The registry could enable sanction of small ticket loans of short maturities that may not require collateral. Such ‘sachetisation’ of credit can rapidly expand access to credit for those micro and small enterprises, which are currently not included in the formal credit market.
The argument for a credit registry was detailed by Acharya in a speech at the Indian Institute of Technology Bombay on Dec. 15, 2018. The full text of the speech was put up on the RBI’s website on Thursday.
In June 2018, the RBI said that it had decided to set up the PCR in a phased manner following recommendations of a committee headed by YM Deosthalee. The central bank has invited ‘Expressions of Interest’ from qualified vendors for implementing the PCR.
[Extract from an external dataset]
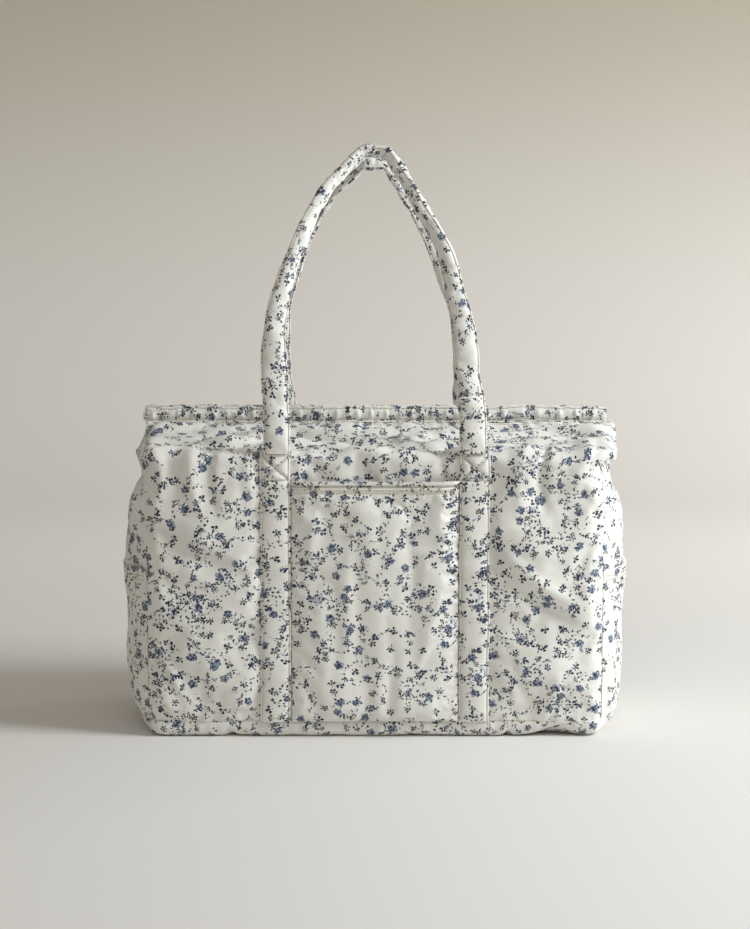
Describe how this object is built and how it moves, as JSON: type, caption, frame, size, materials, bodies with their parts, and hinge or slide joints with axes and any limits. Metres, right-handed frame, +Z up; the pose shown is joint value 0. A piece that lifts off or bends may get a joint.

Once the credit registry is in place, it will help automate loan sanctions and devise disbursement mechanisms similar to those being attempted by fintech companies, Acharya said. Elaborating on its usage, Acharya said that an individual will be able to access their data and share it with lenders to avail credit. Lenders will also be able to monitor their customers data.
The registry would be governed by a Public Credit Registry Act and will follow all privacy guidelines. It will facilitate linkages with corporate, fraud, legal and tax information systems. Calling the PCR a database of core credit information, Acharya said it would strive to cover all regulated entities to enable a 360 degree view of the borrowers. In due course, it will even reach out to the smallest primary agricultural credit societies.
Borrowers and entrepreneurs will be able to build their credit history over a series of transactions. Eventually, if they maintain a good credit score, they will be able to take longer term loans at better terms to finance capital investments. This credit history can work as collateral, building the trust of the lenders, he explained.
In a speech on Aug. 20, 2018, Acharya spoke about how the PCR would democratise and formalise credit in India.